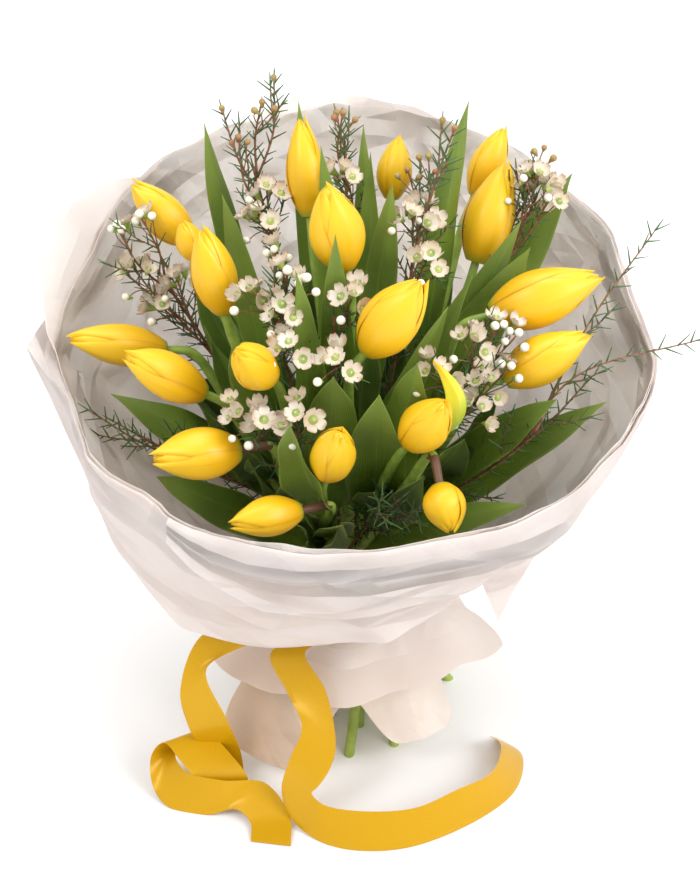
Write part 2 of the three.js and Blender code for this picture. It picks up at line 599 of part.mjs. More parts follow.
const blooms = TULIPS.map((tulip, i) => add(numbered("bloom", i), makeBloom(tulip), PETAL));
const leafyStems = TULIPS.map((tulip, i) => add(numbered("leafy_stem", i), makeLeafyStem(i), LEAF));
const papers = [
  add("wrap_inner", makeInnerTissue(), TISSUE),
  add("wrap_back", makeBackSheet(), TISSUE),
  add("wrap_outer", makeOuterSheet(), TISSUE),
  add("wrap_skirt", makeSkirt(), TISSUE),
];
let obstacles = wasm.Manifold.compose([...blooms, ...leafyStems, ...papers]);
SPRAYS.forEach((spray, i) => {
  const solid = add(numbered("spray", i), makeSpray(TULIPS.length + i, obstacles), WAXFLOWER);
  obstacles = wasm.Manifold.compose([obstacles, solid]);
});
add("stem_tie", makeStemTie(), TWINE);
add("ribbon_waist", makeRibbonRing(), RIBBON);
add("ribbon_tail_left", makeTail(LEFT_TAIL), RIBBON);
add("ribbon_tail_right", makeTail(RIGHT_TAIL), RIBBON);

export default bunch;
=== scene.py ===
import math
import random
from itertools import combinations

import bmesh
import bpy
from mathutils import Matrix, Vector, noise


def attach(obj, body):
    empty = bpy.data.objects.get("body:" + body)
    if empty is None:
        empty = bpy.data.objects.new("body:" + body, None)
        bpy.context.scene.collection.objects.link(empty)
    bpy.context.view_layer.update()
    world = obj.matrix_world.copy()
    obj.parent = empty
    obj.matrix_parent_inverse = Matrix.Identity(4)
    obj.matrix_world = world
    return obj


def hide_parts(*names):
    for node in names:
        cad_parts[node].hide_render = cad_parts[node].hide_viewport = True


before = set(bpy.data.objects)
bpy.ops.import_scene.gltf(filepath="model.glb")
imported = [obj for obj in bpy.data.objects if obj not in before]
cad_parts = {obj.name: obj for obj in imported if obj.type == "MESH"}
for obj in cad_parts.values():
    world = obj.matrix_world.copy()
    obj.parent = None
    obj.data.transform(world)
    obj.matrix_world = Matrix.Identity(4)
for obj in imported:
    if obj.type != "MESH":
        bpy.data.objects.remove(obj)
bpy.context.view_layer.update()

# Camera: it looks down on the bunch from the front, as the photograph does. The image is 700 x 874.
CAMERA_TARGET = Vector((0, 0, 0.215))
CAMERA_DISTANCE = 1.3
CAMERA_ELEVATION = math.radians(35)
CAMERA_LENS = 86.4

back_to_camera = Vector((0, -math.cos(CAMERA_ELEVATION), math.sin(CAMERA_ELEVATION)))
camera = bpy.data.objects.new("camera", bpy.data.cameras.new("camera"))
camera.location = CAMERA_TARGET + back_to_camera * CAMERA_DISTANCE
camera.rotation_euler = (math.pi / 2 - CAMERA_ELEVATION, 0, 0)
camera.data.lens = CAMERA_LENS
bpy.context.scene.collection.objects.link(camera)
bpy.context.scene.camera = camera

# Studio: a white floor that runs out of the picture, soft light from all round, and two large soft boxes.
bpy.context.scene.view_settings.view_transform = "Standard"


def new_finish(name, colour, roughness):
    """A material with its node tree and its Principled shader."""
    material = bpy.data.materials.new(name)
    material.use_nodes = True
    shader = material.node_tree.nodes["Principled BSDF"]
    shader.inputs["Base Color"].default_value = (*colour, 1)
    shader.inputs["Roughness"].default_value = roughness
    return material, material.node_tree, shader


def soft_box(name, place, size, watts):
    """An area light that faces the bunch."""
    light = bpy.data.objects.new(name, bpy.data.lights.new(name, "AREA"))
    light.data.shape = "DISK"
    light.data.size = size
    light.data.energy = watts
    light.location = place
    light.rotation_euler = (CAMERA_TARGET - Vector(place)).to_track_quat("-Z", "Y").to_euler()
    bpy.context.scene.collection.objects.link(light)


soft_box("key_light", (-1.1, -1.0, 1.9), 0.9, 13)
soft_box("fill_light", (1.4, -0.9, 1.3), 1.2, 20)
soft_box("top_light", (0.1, 0.3, 2.0), 1.4, 14)

world = bpy.data.worlds.new("studio")
world.use_nodes = True
world.node_tree.nodes["Background"].inputs["Color"].default_value = (1, 0.99, 0.98, 1)
world.node_tree.nodes["Background"].inputs["Strength"].default_value = 0.92
bpy.context.scene.world = world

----

▸ **To be done**
Go through the listing and copy all of it exactly.

▸ **Task answer**
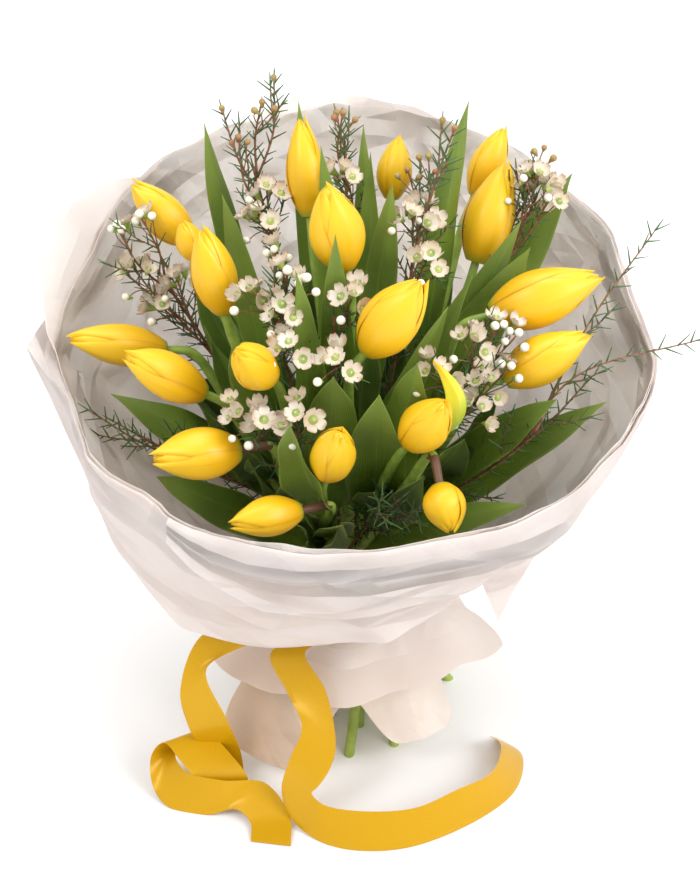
Write part 2 of the three.js and Blender code for this picture. It picks up at line 599 of part.mjs. More parts follow.
const blooms = TULIPS.map((tulip, i) => add(numbered("bloom", i), makeBloom(tulip), PETAL));
const leafyStems = TULIPS.map((tulip, i) => add(numbered("leafy_stem", i), makeLeafyStem(i), LEAF));
const papers = [
  add("wrap_inner", makeInnerTissue(), TISSUE),
  add("wrap_back", makeBackSheet(), TISSUE),
  add("wrap_outer", makeOuterSheet(), TISSUE),
  add("wrap_skirt", makeSkirt(), TISSUE),
];
let obstacles = wasm.Manifold.compose([...blooms, ...leafyStems, ...papers]);
SPRAYS.forEach((spray, i) => {
  const solid = add(numbered("spray", i), makeSpray(TULIPS.length + i, obstacles), WAXFLOWER);
  obstacles = wasm.Manifold.compose([obstacles, solid]);
});
add("stem_tie", makeStemTie(), TWINE);
add("ribbon_waist", makeRibbonRing(), RIBBON);
add("ribbon_tail_left", makeTail(LEFT_TAIL), RIBBON);
add("ribbon_tail_right", makeTail(RIGHT_TAIL), RIBBON);

export default bunch;
=== scene.py ===
import math
import random
from itertools import combinations

import bmesh
import bpy
from mathutils import Matrix, Vector, noise


def attach(obj, body):
    empty = bpy.data.objects.get("body:" + body)
    if empty is None:
        empty = bpy.data.objects.new("body:" + body, None)
        bpy.context.scene.collection.objects.link(empty)
    bpy.context.view_layer.update()
    world = obj.matrix_world.copy()
    obj.parent = empty
    obj.matrix_parent_inverse = Matrix.Identity(4)
    obj.matrix_world = world
    return obj


def hide_parts(*names):
    for node in names:
        cad_parts[node].hide_render = cad_parts[node].hide_viewport = True


before = set(bpy.data.objects)
bpy.ops.import_scene.gltf(filepath="model.glb")
imported = [obj for obj in bpy.data.objects if obj not in before]
cad_parts = {obj.name: obj for obj in imported if obj.type == "MESH"}
for obj in cad_parts.values():
    world = obj.matrix_world.copy()
    obj.parent = None
    obj.data.transform(world)
    obj.matrix_world = Matrix.Identity(4)
for obj in imported:
    if obj.type != "MESH":
        bpy.data.objects.remove(obj)
bpy.context.view_layer.update()

# Camera: it looks down on the bunch from the front, as the photograph does. The image is 700 x 874.
CAMERA_TARGET = Vector((0, 0, 0.215))
CAMERA_DISTANCE = 1.3
CAMERA_ELEVATION = math.radians(35)
CAMERA_LENS = 86.4

back_to_camera = Vector((0, -math.cos(CAMERA_ELEVATION), math.sin(CAMERA_ELEVATION)))
camera = bpy.data.objects.new("camera", bpy.data.cameras.new("camera"))
camera.location = CAMERA_TARGET + back_to_camera * CAMERA_DISTANCE
camera.rotation_euler = (math.pi / 2 - CAMERA_ELEVATION, 0, 0)
camera.data.lens = CAMERA_LENS
bpy.context.scene.collection.objects.link(camera)
bpy.context.scene.camera = camera

# Studio: a white floor that runs out of the picture, soft light from all round, and two large soft boxes.
bpy.context.scene.view_settings.view_transform = "Standard"


def new_finish(name, colour, roughness):
    """A material with its node tree and its Principled shader."""
    material = bpy.data.materials.new(name)
    material.use_nodes = True
    shader = material.node_tree.nodes["Principled BSDF"]
    shader.inputs["Base Color"].default_value = (*colour, 1)
    shader.inputs["Roughness"].default_value = roughness
    return material, material.node_tree, shader


def soft_box(name, place, size, watts):
    """An area light that faces the bunch."""
    light = bpy.data.objects.new(name, bpy.data.lights.new(name, "AREA"))
    light.data.shape = "DISK"
    light.data.size = size
    light.data.energy = watts
    light.location = place
    light.rotation_euler = (CAMERA_TARGET - Vector(place)).to_track_quat("-Z", "Y").to_euler()
    bpy.context.scene.collection.objects.link(light)


soft_box("key_light", (-1.1, -1.0, 1.9), 0.9, 13)
soft_box("fill_light", (1.4, -0.9, 1.3), 1.2, 20)
soft_box("top_light", (0.1, 0.3, 2.0), 1.4, 14)

world = bpy.data.worlds.new("studio")
world.use_nodes = True
world.node_tree.nodes["Background"].inputs["Color"].default_value = (1, 0.99, 0.98, 1)
world.node_tree.nodes["Background"].inputs["Strength"].default_value = 0.92
bpy.context.scene.world = world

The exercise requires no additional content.